We await the final version of the statutory guidance for RSE and health education, but it is clear that PSHE is firmly back on the agenda and that leaders of PSHE have an important role to play in ensuring that pupils are prepared for life and work, and are developed into well-rounded individuals ready to contribute to society.
To conclude, I would like to outline what an effective programme of PSHE might look like in practice.
PSHE works best when…
- There is a detailed understanding of, and support for, PSHE by the headteacher and senior team.
- The senior team and governors are kept regularly informed and involved in developments in PSHE.
- PSHE is timetabled when teachers and pupils are most likely to engage in it.
- Timetabled PSHE lessons are complemented by regular off-timetable days or events.
- PSHE is taught by teachers with specialist knowledge and an interest in the topic they deliver.
- PSHE is treated on a par with other subjects, including in how it is planned, taught and assessed.
- Data about pupil performance in PSHE is collated and used to inform planning and teaching, as well as reported to parents.

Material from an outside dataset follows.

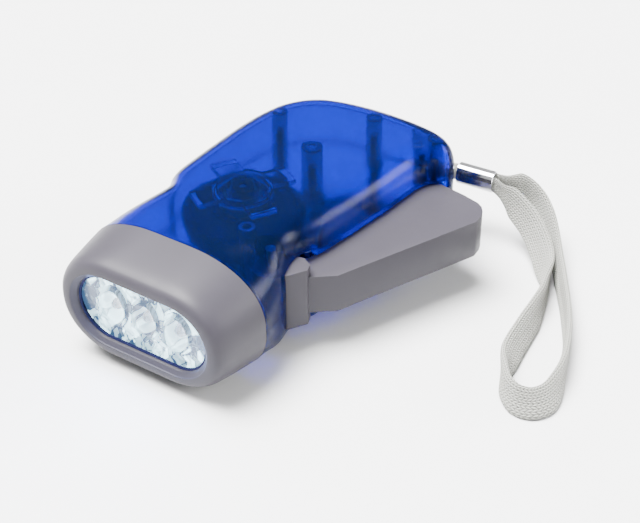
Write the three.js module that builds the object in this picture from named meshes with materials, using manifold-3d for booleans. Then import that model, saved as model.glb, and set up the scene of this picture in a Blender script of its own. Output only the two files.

- PSHE forms part of whole-school systems of self-evaluation and improvement planning, as well as quality assurance, such as learning walks and work scrutiny.
- There is access to appropriate staff training.
- PSHE is included in the agenda of regular staff, senior leadership and governor meetings.
- There is regular involvement of the community and external agencies in development/delivery of PSHE.
- The PSHE curriculum is joined-up and progressive, and contains up-to-date and relevant materials.